> _Given task_
Repeat the lines of the data that follow, please, starting at the first and stopping after the one with "CREST_SOFT, CREST_DIP, FALL, SIDE_T".

> _Stored data_

= = = = =

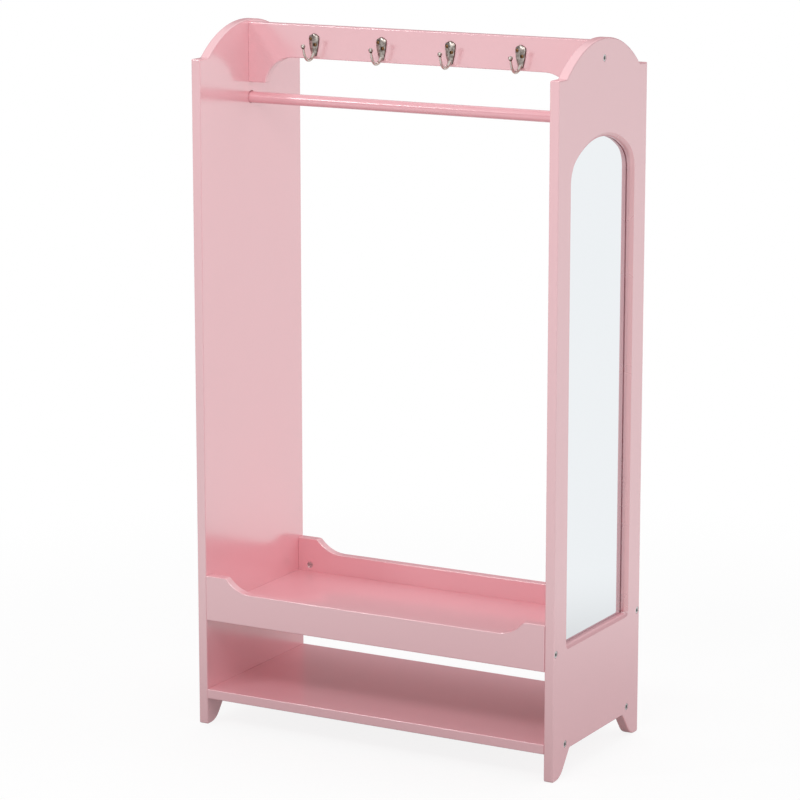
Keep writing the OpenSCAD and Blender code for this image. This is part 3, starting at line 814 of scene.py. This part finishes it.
clip_shell = clip()
clip_screw = screw(radius=2.8 * MM, high=1.6 * MM, shank=1.5 * MM, deep=10 * MM)
clips = [(clip_shell, on_clip(*spot)) for spot in clip_places()]
screws = []
for side, y, z, turn in clip_places():
    y, z = y + HOLE_OUT * math.cos(turn), z + HOLE_OUT * math.sin(turn)
    screws.append((clip_screw, on_clip(side, y, z, turn + CROSS_TURN, CLIP_T)))
piece("mirror_clip_strips", clips, zinc, ["mirror_clips"])
piece("clip_screw_heads", screws, zinc, ["mirror_clip_screws"])

# %% [markdown]
# ## Coat hooks
# Each hook is one small casting: a crested plate like a slim shield, and a prong that leaves its
# foot, turns under and climbs to a ball. The plate is a height worked out over its outline,
# highest along the middle and falling to thin sides, with two flat seats sunk for the screws.
# The prong is a circle carried round the bend, with its radius changing along the way.

# %% The plate's outline and height
PLATE_W, PLATE_H, PLATE_T = 8.5 * MM, 17 * MM, 4.6 * MM
SEATS = np.array([(-4.505, 9.01), (3.23, 0.51)]) * MM
SEAT_W, SEAT_R = 2.6 * MM, 2.75 * MM
CREST_SOFT, CREST_DIP, FALL, SIDE_T = 0.012, 1.3 * MM, 2.5 * MM, 1.7 * MM


def smooth_run(a, b, c, d, pieces):
    """Catmull-Rom curve from b to c, for each row of the four arrays: with t from 0 to 1, half
    of 2b + (c - a) t + (2a - 5b + 4c - d) t t + (3b - a - 3c + d) t t t."""
    a, b, c, d = (p[:, None] for p in (a, b, c, d))
    t = (np.arange(pieces) / pieces)[None, :, None]
    curve = (2 * b + (c - a) * t + (2 * a - 5 * b + 4 * c - d) * t**2
             + (3 * b - a - 3 * c + d) * t**3)
    return (curve / 2).reshape(-1, b.shape[-1])


def smooth_loop(corners, pieces=6):
    """The curve through a closed loop of corners."""
    return smooth_run(*(np.roll(corners, k, 0) for k in (1, 0, -1, -2)), pieces)


def smooth_path(corners, pieces=6):
    """The curve through an open run of corners, with its two ends counted twice."""
    padded = np.vstack([corners[:1], corners, corners[-1:]])
    spans = len(corners) - 1
    return np.vstack([smooth_run(*(padded[k:k + spans] for k in range(4)), pieces), corners[-1:]])


# the plate's corners, as shares of half its width and half its height
SHIELD = np.array([(0.32, -0.985), (0.5, -0.84), (0.8, -0.24), (0.95, 0.3), (0.985, 0.56),
                   (0.9, 0.76), (0.54, 0.89), (0.0, 0.99)])
TIP_WIDE = 0.2


def shield():
    """The plate seen from the front: a low point on top, square shoulders and a narrow foot."""
    right = SHIELD * (PLATE_W, PLATE_H)
    return smooth_loop(np.vstack([right, right[-2::-1] * (-1, 1)]))


def half_width(v):
    """Half the plate's width at each height, and never quite nothing at the tip."""
    return np.interp(v, SHIELD[:, 1] * PLATE_H, np.maximum(SHIELD[:, 0], TIP_WIDE) * PLATE_W)


def plate_height(p):
    """Crest minus the fall to the sides: (u / half width), softened at the crest by a root, to
    the power 1.3. The crest itself dips towards the plate's two tips."""
    u, v = p.T
    across = np.sqrt((u / half_width(v)) ** 2 + CREST_SOFT)
    crest = PLATE_T - CREST_DIP * np.abs(v / PLATE_H) ** 3
    return np.maximum(crest - FALL * np.clip(across, 0, 1) ** 1.3, SIDE_T)


# %% Cast a plate
PLATE_EASED, SEAT_CLEAR, STAINED = 0.35 * MM, 0.3 * MM, -1.0


def plate(shell):
    """Adds the back, the thin sides, the crested front and the two seats."""
    edge = shield()
    ring = inset(edge, PLATE_EASED)
    lower = plate_height(edge) - PLATE_EASED
    shell.cap([edge], 0)
    shell.skin(np.stack([np.column_stack([edge, np.zeros(len(edge))]),
                         np.column_stack([edge, lower]),
                         np.column_stack([ring, plate_height(ring)])]), worked=STAINED)
    across, up = np.meshgrid(np.linspace(-0.92, 0.92, 19), np.linspace(-0.95, 0.95, 44) * PLATE_H)
    spare = np.column_stack([(across * half_width(up)).ravel(), up.ravel()])
    clear = np.min([np.linalg.norm(spare - seat, axis=1) for seat in SEATS], axis=0)
    spare = spare[clear > SEAT_R + SEAT_CLEAR]
    rims = [circle(seat, SEAT_R, 24) for seat in SEATS]
    shell.relief([ring, *rims], plate_height, [spare])
    for rim in rims:
        shell.skin(np.stack([np.column_stack([rim, plate_height(rim)]),
                             np.column_stack([rim, np.minimum(plate_height(rim), SEAT_W)])]),
                   worked=STAINED)
        shell.relief([rim], lambda p: np.minimum(plate_height(p), SEAT_W), worked=STAINED)


# %% Bend a prong
BALL_R, BALL_AT, LEAN = 3.5 * MM, np.array([33.0, 0.3]) * MM, math.radians(14)
# how far out, how far up and how thick the prong is, from the plate's foot to the ball's neck
PRONG = np.array([(1.0, -12.5, 2.9), (4.5, -16.4, 2.8), (9.5, -20.1, 2.5),
                  (15.5, -21.6, 2.3), (21.6, -20.2, 2.2), (26.4, -16.4, 2.1),
                  (29.5, -11.5, 2.0), (31.4, -6.0, 1.85)]) * MM
NECK_R = 1.7 * MM
# how far each part of it is worked: the prong polished, the ball polished less, which darkens it
# as painted shade, and the neck between stained, patina with painted shade under the ball
PRONG_POLISH, NECK_STAIN_AND_SHADE, BALL_SHADED_POLISH = 0.85, -0.9, 0.45


def prong(shell):
    """Circles carried along a smooth path, each in the plane across it. The ball's circles have
    radius R sin b at R cos b above its middle, with b from the neck to its top."""
    up = np.array([math.sin(LEAN), math.cos(LEAN)])
    start = math.pi - math.asin(NECK_R / BALL_R)
    neck = BALL_AT + up * BALL_R * math.cos(start)
    bend = smooth_path(np.vstack([PRONG, [*neck, NECK_R]]))
    b = np.linspace(start, 0, 14)[1:]
    middle = np.vstack([bend[:1, :2], bend[:, :2], BALL_AT + np.outer(BALL_R * np.cos(b), up)])
    radius = np.concatenate([[0], bend[:, 2], BALL_R * np.sin(b)]) + NO_RADIUS
    along = np.gradient(middle[1:], axis=0)
    along = np.vstack([along[:1], along])
    along /= np.linalg.norm(along, axis=1)[:, None]
    a = np.linspace(0, 2 * math.pi, 25)[:-1]
    aside = np.outer(radius, np.cos(a))
    across = np.outer(radius, np.sin(a))
    rings = np.stack([aside,
                      middle[:, 1:] + across * along[:, :1],
                      middle[:, :1] - across * along[:, 1:]], -1)
    ball = len(bend) + 1
    shell.skin(rings[:ball - 2], PRONG_POLISH)
    shell.skin(rings[ball - 3:ball + 4], NECK_STAIN_AND_SHADE)
    shell.skin(rings[ball + 3:], BALL_SHADED_POLISH)


# %% Hang the four hooks
HOOK_Z = 1035 * MM
hook_xs = 2 * HALF_IN / 5 * np.array([-1.5, -0.5, 0.5, 1.5])


def on_rail(x, z, out=0.0):
    """A hook's own axes: u to the right, v up and w out from the rail's face."""
    return lambda u, v, w: (x + u, -BOARD / 2 - out - w, z + v)


casting = Shell()
plate(casting)
prong(casting)
for k, x in enumerate(hook_xs, 1):
    hook = [(casting, on_rail(x, HOOK_Z))]
    piece(f"coat_hook_{k}", hook, hook_finish, [f"hook_{k}"])

hook_screw = screw(radius=2.6 * MM, high=1.7 * MM, shank=1.5 * MM, deep=13 * MM)
heads = [(hook_screw, on_rail(x + u, HOOK_Z + v, SEAT_W)) for x in hook_xs for u, v in SEATS]
piece("hook_screw_heads", heads, brass, ["hook_screws"])

# %% [markdown]
# ## Fittings that stay as the frame has them
# The connector bolts with their hexagon sockets, the slotted barrel nuts and the dowels already
# have their true shape in the frame, so they only get their finish.

# %% Finish the fittings
FITTINGS = {"bolts": zinc, "nuts": zinc, "dowels": beech}
for name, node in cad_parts.items():
    fitting = FITTINGS.get(name.split("_")[-1])
    if fitting:
        node.data.materials.clear()
        node.data.materials.append(fitting)

# %% [markdown]
# ## Floor, light and camera
# The picture was taken in a white studio that is brightest behind the unit. So the world's light
# grows towards the back and the right, and it is pure white to the camera. One small softbox high
# on the left draws the shadows, and a larger one in front fills them. The floor shows as white
# and keeps a trace of the unit's shadow.


# %% Lay the floor
def ray(recipe, kind):
    """1 for rays of one kind: Camera, Glossy or Transmission."""
    return recipe.node("ShaderNodeLightPath", output=f"Is {kind} Ray")


def grows(recipe, value, near, far):
    """A smooth step from 0 where the value is near to 1 where it is far."""
    step = {"Value": value, "From Min": near, "From Max": far}
    return recipe.node("ShaderNodeMapRange", {"interpolation_type": "SMOOTHSTEP"}, step)


FLOOR_REACH = 25.0
WHITE, FLOOR_TONE = (1, 1, 1, 1), (0.5, 0.5, 0.5, 1)
# how white the floor is, the least and its growth with distance: as seen, and as mirrored
SEEN_WHITE, GLOSSY_WHITE = (0.86, 0.14), (0.3, 0.7)

floor_mesh = bpy.data.meshes.new("floor")
corners = np.array([(-1, -1, 0), (1, -1, 0), (1, 1, 0), (-1, 1, 0)]) * FLOOR_REACH
floor_mesh.from_pydata(corners, [], [(0, 1, 2, 3)])
floor = bpy.data.objects.new("floor", floor_mesh)
scene.collection.objects.link(floor)
floor_finish = bpy.data.materials.new("Pale floor")
recipe = Recipe(floor_finish)
seen = ray(recipe, "Camera") + ray(recipe, "Transmission")
away = recipe.node(
    "ShaderNodeVectorMath", {"operation": "LENGTH"}, {0: recipe.place()}, output="Value"
)
# Near the unit the floor glows less, so its real shadow shows; in reflections it is darker there
# too, a painted shade round the unit.
open_floor, swept_floor = grows(recipe, away, 0.7, 1.6), grows(recipe, away, 0.3, 1.25)
tone = recipe.mix(FLOOR_TONE, WHITE, seen)
matt = recipe.node("ShaderNodeBsdfDiffuse", None, {"Color": tone})
glow = recipe.node("ShaderNodeEmission", None, {"Color": WHITE, "Strength": 1.0})
share = (seen * (open_floor * SEEN_WHITE[1] + SEEN_WHITE[0])
         + ray(recipe, "Glossy") * (swept_floor * GLOSSY_WHITE[1] + GLOSSY_WHITE[0]))
both = recipe.node("ShaderNodeMixShader", None, {0: share, 1: matt, 2: glow})
recipe.node("ShaderNodeOutputMaterial", None, {"Surface": both})
floor_mesh.materials.append(floor_finish)

# %% Light the studio
# the world's light is LEVEL plus direction . BACKLIGHT, and only REFLECTED in reflections
BACKLIGHT, LEVEL, REFLECTED = (0.17, 0.48, 0.0), 0.76, 0.22
UNIT_MIDDLE = (0, 0, 0.8)

world = bpy.data.worlds.new("White studio")
scene.world = world
recipe = Recipe(world)
toward = recipe.node("ShaderNodeTexCoord", output="Generated")
height = recipe.node("ShaderNodeSeparateXYZ", None, {0: toward}, output="Z")
walls = recipe.node("ShaderNodeVectorMath", {"operation": "DOT_PRODUCT"},
                    {0: toward, 1: BACKLIGHT}, output="Value") + LEVEL
overhead, glossy = grows(recipe, height, 0.28, 0.75), ray(recipe, "Glossy")
seen = ray(recipe, "Camera") + ray(recipe, "Transmission") + glossy * overhead
glow = walls + glossy * (REFLECTED - walls)
light = recipe.node("ShaderNodeBackground", None, {"Color": WHITE, "Strength": glow})
white = recipe.node("ShaderNodeBackground", None, {"Color": WHITE, "Strength": 1.0})
sky = recipe.node("ShaderNodeMixShader", None, {0: seen, 1: light, 2: white})
recipe.node("ShaderNodeOutputWorld", None, {"Surface": sky})


def aimed(place, target):
    """Matrix of something at a place whose -Z looks at the target, with Z up."""
    turn = (Vector(target) - Vector(place)).to_track_quat("-Z", "Y")
    return Matrix.Translation(place) @ turn.to_matrix().to_4x4()


def softbox(name, place, size, power):
    """A square area lamp that faces the middle of the unit."""
    lamp = bpy.data.lights.new(name, "AREA")
    lamp.size, lamp.energy = size, power
    obj = bpy.data.objects.new(name, lamp)
    obj.matrix_world = aimed(place, UNIT_MIDDLE)
    scene.collection.objects.link(obj)


softbox("left softbox", place=(-1.3, -1.7, 2.0), size=0.35, power=6.9)
softbox("near softbox", place=(0.27, -1.2, 1.6), size=0.6, power=6.8)

# %% Stand the camera where the photograph was taken
CAMERA_AT, CAMERA_AIM = (2.3434, -4.2842, 1.5370), (-0.0246, -0.0112, 0.5103)
FOCAL_LENGTH, SENSOR = 149.81, 36

lens = bpy.data.cameras.new("camera")
lens.lens, lens.sensor_width = FOCAL_LENGTH, SENSOR
camera = bpy.data.objects.new("camera", lens)
camera.matrix_world = aimed(CAMERA_AT, CAMERA_AIM)
scene.collection.objects.link(camera)
scene.camera = camera
scene.view_settings.view_transform = "Standard"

= = = = =

> _The solution_
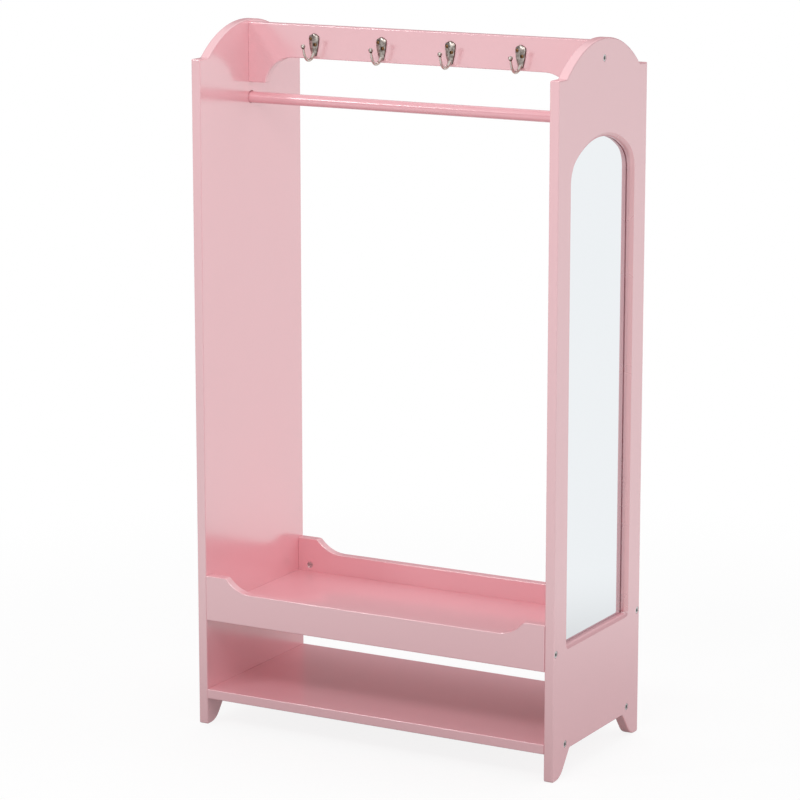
Keep writing the OpenSCAD and Blender code for this image. This is part 3, starting at line 814 of scene.py. This part finishes it.
clip_shell = clip()
clip_screw = screw(radius=2.8 * MM, high=1.6 * MM, shank=1.5 * MM, deep=10 * MM)
clips = [(clip_shell, on_clip(*spot)) for spot in clip_places()]
screws = []
for side, y, z, turn in clip_places():
    y, z = y + HOLE_OUT * math.cos(turn), z + HOLE_OUT * math.sin(turn)
    screws.append((clip_screw, on_clip(side, y, z, turn + CROSS_TURN, CLIP_T)))
piece("mirror_clip_strips", clips, zinc, ["mirror_clips"])
piece("clip_screw_heads", screws, zinc, ["mirror_clip_screws"])

# %% [markdown]
# ## Coat hooks
# Each hook is one small casting: a crested plate like a slim shield, and a prong that leaves its
# foot, turns under and climbs to a ball. The plate is a height worked out over its outline,
# highest along the middle and falling to thin sides, with two flat seats sunk for the screws.
# The prong is a circle carried round the bend, with its radius changing along the way.

# %% The plate's outline and height
PLATE_W, PLATE_H, PLATE_T = 8.5 * MM, 17 * MM, 4.6 * MM
SEATS = np.array([(-4.505, 9.01), (3.23, 0.51)]) * MM
SEAT_W, SEAT_R = 2.6 * MM, 2.75 * MM
CREST_SOFT, CREST_DIP, FALL, SIDE_T = 0.012, 1.3 * MM, 2.5 * MM, 1.7 * MM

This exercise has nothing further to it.